Collected data –
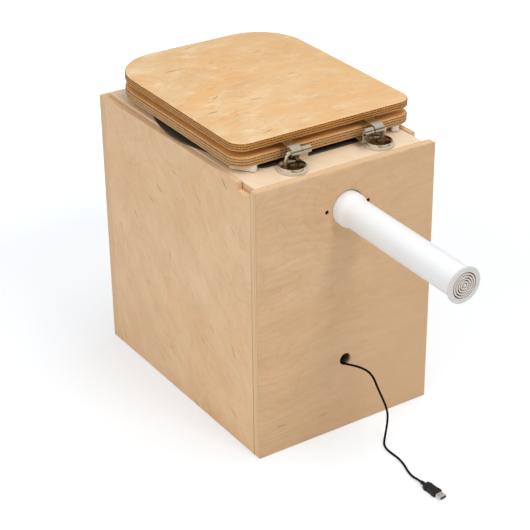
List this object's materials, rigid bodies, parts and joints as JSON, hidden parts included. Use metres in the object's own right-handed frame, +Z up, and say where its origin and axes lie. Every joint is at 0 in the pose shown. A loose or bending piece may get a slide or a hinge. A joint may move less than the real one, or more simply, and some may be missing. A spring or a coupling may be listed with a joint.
{
  "type": "urine-diverting dry toilet",
  "caption": "Plywood box toilet with a hinged wooden seat and lid, a lift-off seat board with a urine-diverting insert, bucket and canister inside, and a fan-driven vent pipe at the back.",
  "frame": {"origin": "on the floor under the middle of the cabinet's footprint", "axes": "+Z up, +Y towards the back, where the vent pipe and the fan lead come out, -Y towards the front, where the user's legs are, +X to the left when the box is seen from behind"},
  "size_m": [0.3375, 0.7411, 0.5137],
  "materials": {
    "panel_plywood": "sanded, clear matt oil",
    "board_plywood": "sanded, clear matt oil",
    "seat_plywood": "clear satin varnish",
    "batten_wood": "planed",
    "insert_plastic": "fine matt",
    "bucket_plastic": "smooth",
    "canister_plastic": "natural, slightly waxy",
    "collar_plastic": "smooth",
    "pipe_plastic": "satin",
    "grille_plastic": "smooth",
    "fan_plastic": "matt",
    "hinge_chrome": "polished",
    "screw_steel": "zinc plated",
    "washer_plastic": "translucent",
    "buffer_rubber": "soft, smooth",
    "cable_sheath": "satin",
    "plug_plastic": "satin",
    "plug_metal": "bright nickel",
    "tongue_plastic": "smooth"
  },
  "bodies": {
    "cabinet": {"front_panel": "panel_plywood", "back_panel": "panel_plywood", "side_panel_left": "panel_plywood", "side_panel_right": "panel_plywood", "base_panel": "panel_plywood", "corner_battens": "batten_wood", "front_rail": "batten_wood", "back_rail": "batten_wood", "side_cleat_left": "batten_wood", "side_cleat_right": "batten_wood", "cleat_screws": "screw_steel", "fan_housing": "fan_plastic", "fan_frame": "fan_plastic", "fan_screws": "screw_steel", "vent_pipe": "pipe_plastic", "end_grille": "grille_plastic", "usb_cable": "cable_sheath", "usb_plug_body": "plug_plastic", "usb_plug_shell": "plug_metal", "usb_plug_tongue": "tongue_plastic"},
    "seat_board": {"seat_board": "board_plywood", "diverter_flange": "insert_plastic", "urine_bowl": "insert_plastic", "drain_spout": "insert_plastic", "solids_chute": "insert_plastic", "insert_screws": "screw_steel", "hinge_rod_left": "hinge_chrome", "hinge_rod_right": "hinge_chrome", "hinge_dish_left": "hinge_chrome", "hinge_dish_right": "hinge_chrome", "hinge_plate_left": "hinge_chrome", "hinge_plate_right": "hinge_chrome", "hinge_washers": "washer_plastic", "hinge_bolts": "screw_steel", "hinge_nuts": "screw_steel"},
    "seat": {"seat_ring": "seat_plywood", "seat_strap_left": "hinge_chrome", "seat_strap_right": "hinge_chrome", "seat_strap_screws": "screw_steel", "seat_buffers": "buffer_rubber"},
    "lid": {"lid": "seat_plywood", "lid_strap_left": "hinge_chrome", "lid_strap_right": "hinge_chrome", "lid_strap_screws": "screw_steel", "lid_bumpers": "buffer_rubber"},
    "fan_rotor": {"fan_rotor": "fan_plastic"},
    "solids_bucket": {"solids_bucket": "bucket_plastic"},
    "urine_canister": {"urine_canister": "canister_plastic", "canister_shoulder": "canister_plastic", "canister_collar": "collar_plastic"}
  },
  "joints": [
    {"name": "seat_board_lift", "type": "slide", "parent": "cabinet", "child": "seat_board", "axis": [0, 0, 1], "range_m": [0, 0.25]},
    {"name": "seat_hinge", "type": "hinge", "parent": "seat_board", "child": "seat", "pos_m": [0, 0.19256, 0.4832], "axis": [-1, 0, 0], "range_deg": [0, 93]},
    {"name": "lid_hinge", "type": "hinge", "parent": "seat", "child": "lid", "pos_m": [0, 0.19256, 0.4832], "axis": [-1, 0, 0], "range_deg": [0, 90]},
    {"name": "fan_spin", "type": "hinge", "parent": "cabinet", "child": "fan_rotor", "pos_m": [0, 0.19825, 0.39063], "axis": [0, 1, 0], "continuous": true},
    {"name": "bucket_lift", "type": "slide", "parent": "cabinet", "child": "solids_bucket", "axis": [0, 0, 1], "range_m": [0, 0.04]},
    {"name": "canister_lift", "type": "slide", "parent": "cabinet", "child": "urine_canister", "axis": [0, 0, 1], "range_m": [0, 0.05]}
  ]
}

Required work – Write out each line of the data that holds the string "where".

Written response –
List this object's materials, rigid bodies, parts and joints as JSON, hidden parts included. Use metres in the object's own right-handed frame, +Z up, and say where its origin and axes lie. Every joint is at 0 in the pose shown. A loose or bending piece may get a slide or a hinge. A joint may move less than the real one, or more simply, and some may be missing. A spring or a coupling may be listed with a joint.
  "frame": {"origin": "on the floor under the middle of the cabinet's footprint", "axes": "+Z up, +Y towards the back, where the vent pipe and the fan lead come out, -Y towards the front, where the user's legs are, +X to the left when the box is seen from behind"},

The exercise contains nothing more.